Em outro tempo, nossa conversa era sobre quem apagaria a luz do abajour à noite, ou quem teria a casa de Barbie maior. Você era o banco da nossa cidade inventada e eu era a dona de casa, a mamãe. Você brigava comigo porque eu não matinha a minha parte do quarto arrumada. Sim, nós dividíamos o quarto e os sonhos.
Hoje continuamos dividindo o quarto, mas com outras pessoas: nossos maridos. Nossas conversas giram em torno dessa vida de adulto que nos foi imposta – por nós mesmas. O trabalho que se quer ou que se tem, a preocupação com as crianças que educaremos, as questões difíceis de ser mulher, esposa, profissional, amiga, mãe.
Em outro tempo, éramos filhas. Apenas filhas. E irmãs. A preocupação era quem dormiria com a mãe primeiro, quando o pai viajava. Era manter as amizades separadas: minhas amigas são minhas e suas amigas são suas, não vamos dividir amizades, já que dividimos todo o resto. Dividimos o espaço, a escola, os doces da Páscoa, as roupas, os brinquedos, os mesmos pais e mesmos irmãos.
Em outro tempo, nossas brigas eram tão frequentes, que não víamos a hora de separar: divorciar os pertences, o quarto, o que é meu e o que é seu. Quando você vai ser grande o suficiente para sair de casa??

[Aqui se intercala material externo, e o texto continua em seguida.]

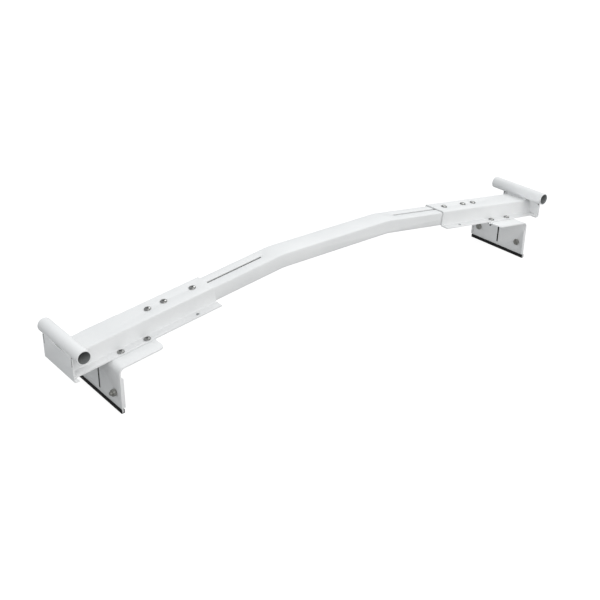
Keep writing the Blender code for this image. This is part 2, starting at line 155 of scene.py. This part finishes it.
def makePaint(name="powderCoatWhite", boreAxis=None):
    look = paintLook
    material, nodes, links, shader, coords = startMaterial(name)
    drift = addNoise(nodes, links, coords, **look["drift"])
    tint = addRamp(nodes, links, drift.outputs["Fac"], look["driftSpan"], (look["soft"], look["white"]))
    colour = tint.outputs["Color"]
    # painted shade: points inside the tube bore take the dark grey instead of the white paint
    if boreAxis:
        inside = nodes.new("ShaderNodeMath")
        inside.operation = "LESS_THAN"
        inside.inputs[1].default_value = look["boreRadius"]
        links.new(axisDistance(nodes, links, coords, boreAxis), inside.inputs[0])
        # a colour mix takes its two colours at sockets 6 and 7 and gives the result at 2
        boreShadeMix = nodes.new("ShaderNodeMix")
        boreShadeMix.data_type = "RGBA"
        links.new(inside.outputs[0], boreShadeMix.inputs[0])
        links.new(colour, boreShadeMix.inputs[6])
        boreShadeMix.inputs[7].default_value = (*look["bore"], 1.0)
        colour = boreShadeMix.outputs[2]
    links.new(colour, shader.inputs["Base Color"])
    patch = addNoise(nodes, links, coords, **look["patch"])
    rough = addRamp(nodes, links, patch.outputs["Fac"], look["patchSpan"],
                    (grey(look["roughLow"]), grey(look["roughHigh"])))
    links.new(rough.outputs["Color"], shader.inputs["Roughness"])
    peel = addNoise(nodes, links, coords, **look["peel"])
    grain = addNoise(nodes, links, coords, **look["grain"])
    wide = addBump(nodes, links, peel.outputs["Fac"], look["peelStrength"], look["peelDepth"])
    fine = addBump(nodes, links, grain.outputs["Fac"], look["grainStrength"], look["grainDepth"], wide)
    links.new(fine.outputs["Normal"], shader.inputs["Normal"])
    shader.inputs["Coat Weight"].default_value = look["coat"]
    shader.inputs["Coat Roughness"].default_value = look["coatRoughness"]
    shader.inputs["Specular IOR Level"].default_value = look["shine"]
    return material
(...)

Até que você saiu da casa dos pais. Eu também saí. Casas diferentes, escolhas diferentes, cidades diferentes, rumos diferentes. As conversas são virtuais ou por telefone. Quando te ouço, ainda é pensando naquela tua carinha de menina com os olhos mais interrogativos que já vi na minha vida toda. E aí... Ouço também o choro da tua filha, o que me faz lembrar que aquele outro tempo passou. Rápido. Que não estamos mais brincando de boneca. Que é uma criança de verdade que você tem nos braços. São responsabilidades de verdade, não mais as inventadas.
Passou o tempo em que dividíamos as funções da nossa cidade. Ambas, agora, somos as mãezinhas e o banco, e temos que criar dinheiro (não vale mais escrever um número no papel...). Hoje, fazemos comidinhas de verdade e nossas casinhas não cabem mais na sala da casa da mãe, nem no pátio da casa da avó.
Aquele outro tempo era bom, não era? Mesmo com as brigas, ou mesmo tendo que limpar o banheiro enquanto você passava o aspirador de pó na sala.
O tempo de agora também é bom, não é? Com os amores de nossas vidas e tudo o mais que construímos e conquistamos. E nossos encontros sempre tão gostosos!
Os três anos que nos separavam enormemente naquele tempo não fazem a menor diferença atualmente. Agora, eu também posso ser sua irmã mais velha e te dar conselhos ou broncas. Ou posso te dar dicas de gramática para compensar todas as aulinhas que você me dava quando eu nem sabia ler.
Mas de noite, antes de dormir, quando apago a luz, procuro do outro lado do criado-mudo o lugar onde estaria a tua cama. E, silenciosamente, ainda te desejo boa-noite.